The principal pair in red, Momoko Hirata and César Morales, are tempestuous; Yaoquian Shang and Mathias Dingman are sweet in pink, Miki Mizutani and Tu-Chao Chou vivid in orange. Samara Downs in lilac mislays her partner, Tyrone Singleton, but finds him again. There’s no insight into relationships, no wit to help dancers define their personalities, however ardently they perform. All ends happily, with no need to keep apart.

© Johan Persson. (Click image for larger version)
In between the two ensemble pieces comes a male solo, Liebestod, choreographed by Valery Panov. A former dancer with the Kirov Ballet, he and his wife were jailed by the Soviet authorities in 1972 for wanting an exit visa for Israel. After an international outcry, they were released and he eventually ended up founding the Panov Ballet Theatre in Israel in 1998, the year he created the solo. Set to Richard Wagner’s music for the final moments of Tristan and Isolde, it’s a portentous Soviet-style athletic musing about life and death.
Brandon Lawrence, one of three BRB principals who dance the role, performs it with heroic conviction, lit by Peter Teigen to reveal every muscle and sinew.
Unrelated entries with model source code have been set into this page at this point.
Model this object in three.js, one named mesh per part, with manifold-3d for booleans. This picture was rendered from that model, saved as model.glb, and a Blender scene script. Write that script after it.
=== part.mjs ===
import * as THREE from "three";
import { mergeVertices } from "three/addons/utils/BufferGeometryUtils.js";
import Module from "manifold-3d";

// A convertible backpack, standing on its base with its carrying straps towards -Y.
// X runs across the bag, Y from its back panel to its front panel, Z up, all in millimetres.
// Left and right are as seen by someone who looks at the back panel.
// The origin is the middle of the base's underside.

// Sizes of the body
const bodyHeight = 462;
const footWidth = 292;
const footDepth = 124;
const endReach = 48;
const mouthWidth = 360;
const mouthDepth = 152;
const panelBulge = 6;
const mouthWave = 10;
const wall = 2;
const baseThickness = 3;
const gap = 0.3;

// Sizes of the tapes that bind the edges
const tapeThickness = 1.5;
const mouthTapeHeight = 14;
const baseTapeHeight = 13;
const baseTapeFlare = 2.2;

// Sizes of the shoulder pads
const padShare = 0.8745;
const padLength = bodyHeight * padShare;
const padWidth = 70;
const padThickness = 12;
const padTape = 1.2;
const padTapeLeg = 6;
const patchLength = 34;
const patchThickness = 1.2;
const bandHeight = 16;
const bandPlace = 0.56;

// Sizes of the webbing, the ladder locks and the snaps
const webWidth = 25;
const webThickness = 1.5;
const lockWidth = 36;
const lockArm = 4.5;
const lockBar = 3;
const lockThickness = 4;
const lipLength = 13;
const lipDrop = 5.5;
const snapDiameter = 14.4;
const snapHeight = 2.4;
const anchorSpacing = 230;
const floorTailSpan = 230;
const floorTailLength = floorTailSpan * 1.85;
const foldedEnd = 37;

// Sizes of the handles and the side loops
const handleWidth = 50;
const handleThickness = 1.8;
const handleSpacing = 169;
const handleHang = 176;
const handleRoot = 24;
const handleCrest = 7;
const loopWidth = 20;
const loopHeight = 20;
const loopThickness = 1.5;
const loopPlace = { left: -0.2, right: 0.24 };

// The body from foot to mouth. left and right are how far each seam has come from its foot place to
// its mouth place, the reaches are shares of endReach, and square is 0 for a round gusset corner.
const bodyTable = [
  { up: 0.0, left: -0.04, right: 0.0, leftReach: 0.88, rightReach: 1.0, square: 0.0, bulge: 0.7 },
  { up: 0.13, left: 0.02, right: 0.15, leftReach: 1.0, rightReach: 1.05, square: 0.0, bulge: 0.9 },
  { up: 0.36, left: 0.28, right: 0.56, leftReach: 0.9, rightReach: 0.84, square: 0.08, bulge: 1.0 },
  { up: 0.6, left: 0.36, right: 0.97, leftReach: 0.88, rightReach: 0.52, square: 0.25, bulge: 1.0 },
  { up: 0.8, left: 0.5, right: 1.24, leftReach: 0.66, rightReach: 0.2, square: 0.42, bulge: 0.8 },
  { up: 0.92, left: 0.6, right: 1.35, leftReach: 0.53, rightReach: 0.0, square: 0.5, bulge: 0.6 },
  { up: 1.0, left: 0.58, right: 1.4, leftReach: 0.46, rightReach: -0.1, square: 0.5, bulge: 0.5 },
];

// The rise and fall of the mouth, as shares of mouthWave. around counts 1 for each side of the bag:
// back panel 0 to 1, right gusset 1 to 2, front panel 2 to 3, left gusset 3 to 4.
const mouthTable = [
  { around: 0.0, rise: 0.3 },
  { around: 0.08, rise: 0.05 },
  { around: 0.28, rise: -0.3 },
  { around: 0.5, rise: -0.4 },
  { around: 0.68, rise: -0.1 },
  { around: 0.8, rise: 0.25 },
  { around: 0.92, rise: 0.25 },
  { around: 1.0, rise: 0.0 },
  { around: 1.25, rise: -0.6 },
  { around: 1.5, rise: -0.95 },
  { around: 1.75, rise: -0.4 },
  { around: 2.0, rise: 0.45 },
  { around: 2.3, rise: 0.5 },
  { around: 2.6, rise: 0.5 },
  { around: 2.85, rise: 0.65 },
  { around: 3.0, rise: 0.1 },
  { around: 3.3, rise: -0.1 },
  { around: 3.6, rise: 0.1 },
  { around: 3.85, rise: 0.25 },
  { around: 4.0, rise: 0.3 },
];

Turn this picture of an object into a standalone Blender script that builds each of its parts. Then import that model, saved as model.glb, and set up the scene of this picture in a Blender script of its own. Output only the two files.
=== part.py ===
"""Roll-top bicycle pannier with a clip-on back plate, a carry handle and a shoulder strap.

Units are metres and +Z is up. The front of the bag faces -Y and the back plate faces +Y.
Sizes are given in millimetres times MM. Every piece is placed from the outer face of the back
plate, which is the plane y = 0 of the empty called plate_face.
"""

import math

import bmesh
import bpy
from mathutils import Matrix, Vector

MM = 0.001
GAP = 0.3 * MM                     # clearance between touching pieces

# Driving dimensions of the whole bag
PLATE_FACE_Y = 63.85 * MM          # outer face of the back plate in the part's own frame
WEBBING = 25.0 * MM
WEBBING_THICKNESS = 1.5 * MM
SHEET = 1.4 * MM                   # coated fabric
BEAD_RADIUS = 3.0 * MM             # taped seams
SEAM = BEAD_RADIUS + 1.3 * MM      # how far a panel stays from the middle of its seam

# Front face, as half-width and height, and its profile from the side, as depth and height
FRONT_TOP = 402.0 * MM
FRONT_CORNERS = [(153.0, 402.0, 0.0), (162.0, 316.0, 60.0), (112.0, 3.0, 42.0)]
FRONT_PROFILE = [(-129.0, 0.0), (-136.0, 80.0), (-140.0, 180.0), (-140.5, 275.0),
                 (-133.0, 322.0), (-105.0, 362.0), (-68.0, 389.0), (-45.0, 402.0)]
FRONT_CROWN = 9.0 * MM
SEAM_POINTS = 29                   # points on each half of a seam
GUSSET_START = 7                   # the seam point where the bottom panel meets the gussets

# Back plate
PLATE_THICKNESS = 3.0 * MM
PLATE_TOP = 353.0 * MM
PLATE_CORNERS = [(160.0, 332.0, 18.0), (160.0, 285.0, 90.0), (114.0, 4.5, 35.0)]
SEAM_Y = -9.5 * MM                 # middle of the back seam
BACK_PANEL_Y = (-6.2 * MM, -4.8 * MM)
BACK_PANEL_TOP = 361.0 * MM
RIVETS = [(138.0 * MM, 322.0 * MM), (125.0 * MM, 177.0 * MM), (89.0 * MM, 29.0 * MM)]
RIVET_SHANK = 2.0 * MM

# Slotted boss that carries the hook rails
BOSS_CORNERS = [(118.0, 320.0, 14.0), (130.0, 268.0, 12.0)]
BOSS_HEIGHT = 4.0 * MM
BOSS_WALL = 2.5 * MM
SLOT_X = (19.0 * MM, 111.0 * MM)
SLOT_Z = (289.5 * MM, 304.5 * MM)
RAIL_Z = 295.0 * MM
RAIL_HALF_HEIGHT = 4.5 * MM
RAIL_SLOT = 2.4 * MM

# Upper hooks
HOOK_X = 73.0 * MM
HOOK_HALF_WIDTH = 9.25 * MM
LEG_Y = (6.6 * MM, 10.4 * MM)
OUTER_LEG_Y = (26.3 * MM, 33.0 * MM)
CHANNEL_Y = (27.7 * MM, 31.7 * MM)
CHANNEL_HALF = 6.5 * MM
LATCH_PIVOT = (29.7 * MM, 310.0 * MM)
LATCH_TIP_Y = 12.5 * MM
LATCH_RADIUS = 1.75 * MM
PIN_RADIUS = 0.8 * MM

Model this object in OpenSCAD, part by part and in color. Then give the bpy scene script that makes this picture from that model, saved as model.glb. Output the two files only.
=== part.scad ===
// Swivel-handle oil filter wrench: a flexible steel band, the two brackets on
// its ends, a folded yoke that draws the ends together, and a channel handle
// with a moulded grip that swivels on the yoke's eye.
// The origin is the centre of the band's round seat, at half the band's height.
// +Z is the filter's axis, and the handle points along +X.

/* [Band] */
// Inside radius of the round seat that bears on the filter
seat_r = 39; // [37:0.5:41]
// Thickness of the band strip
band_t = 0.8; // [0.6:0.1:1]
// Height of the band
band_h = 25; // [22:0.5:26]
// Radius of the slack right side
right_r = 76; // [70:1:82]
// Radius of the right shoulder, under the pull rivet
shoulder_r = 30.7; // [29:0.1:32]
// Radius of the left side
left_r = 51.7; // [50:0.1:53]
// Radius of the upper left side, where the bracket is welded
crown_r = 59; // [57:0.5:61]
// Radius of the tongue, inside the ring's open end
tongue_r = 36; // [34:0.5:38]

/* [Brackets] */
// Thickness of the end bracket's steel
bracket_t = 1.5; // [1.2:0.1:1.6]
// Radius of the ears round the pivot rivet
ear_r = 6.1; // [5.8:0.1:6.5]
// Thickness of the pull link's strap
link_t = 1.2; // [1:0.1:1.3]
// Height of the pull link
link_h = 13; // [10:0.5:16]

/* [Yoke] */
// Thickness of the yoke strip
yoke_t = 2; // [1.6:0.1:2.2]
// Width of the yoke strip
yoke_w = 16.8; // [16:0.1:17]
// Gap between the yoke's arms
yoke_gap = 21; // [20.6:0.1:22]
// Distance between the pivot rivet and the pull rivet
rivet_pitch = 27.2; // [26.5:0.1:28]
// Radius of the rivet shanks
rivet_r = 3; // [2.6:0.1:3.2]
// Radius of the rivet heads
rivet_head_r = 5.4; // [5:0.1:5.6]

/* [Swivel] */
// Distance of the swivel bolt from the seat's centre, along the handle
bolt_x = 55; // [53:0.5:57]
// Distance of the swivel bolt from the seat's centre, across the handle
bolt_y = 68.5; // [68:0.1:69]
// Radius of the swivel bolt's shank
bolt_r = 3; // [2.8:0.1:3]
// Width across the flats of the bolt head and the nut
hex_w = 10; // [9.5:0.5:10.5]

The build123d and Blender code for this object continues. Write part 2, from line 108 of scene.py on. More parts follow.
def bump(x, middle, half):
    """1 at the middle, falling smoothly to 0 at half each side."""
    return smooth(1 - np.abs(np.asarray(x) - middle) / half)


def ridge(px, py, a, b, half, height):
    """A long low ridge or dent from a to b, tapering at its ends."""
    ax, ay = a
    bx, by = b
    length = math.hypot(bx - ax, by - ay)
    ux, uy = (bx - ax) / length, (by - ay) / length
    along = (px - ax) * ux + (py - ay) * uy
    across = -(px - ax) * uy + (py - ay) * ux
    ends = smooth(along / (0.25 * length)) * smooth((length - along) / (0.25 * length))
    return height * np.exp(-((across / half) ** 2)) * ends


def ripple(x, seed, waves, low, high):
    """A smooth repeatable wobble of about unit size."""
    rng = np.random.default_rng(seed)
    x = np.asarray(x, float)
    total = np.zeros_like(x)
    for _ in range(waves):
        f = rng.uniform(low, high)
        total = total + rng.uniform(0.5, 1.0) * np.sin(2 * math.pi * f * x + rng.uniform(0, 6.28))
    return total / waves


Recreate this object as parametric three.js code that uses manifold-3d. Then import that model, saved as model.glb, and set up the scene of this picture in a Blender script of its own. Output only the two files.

Starting from a foetal position, Lawrence unfolds his limbs, discovers his propulsive power as a virtuoso dancer and succumbs to death. An audience-pleasing gala number, its main virtue is to give the company’s men the chance to be appreciated as soloists.

© Johan Persson. (Click image for larger version)
Carlos Acosta, ten months in to his directorship of BRB, has provided it with a mixed bunch of shoots for a fresh start. Their first flowering may have been cut short by the closure of theatres but the company has already shown its resilience, and will do so again. In the meantime, films, videos and streamings of performances will have to suffice, reaching audiences once again confined to our homes.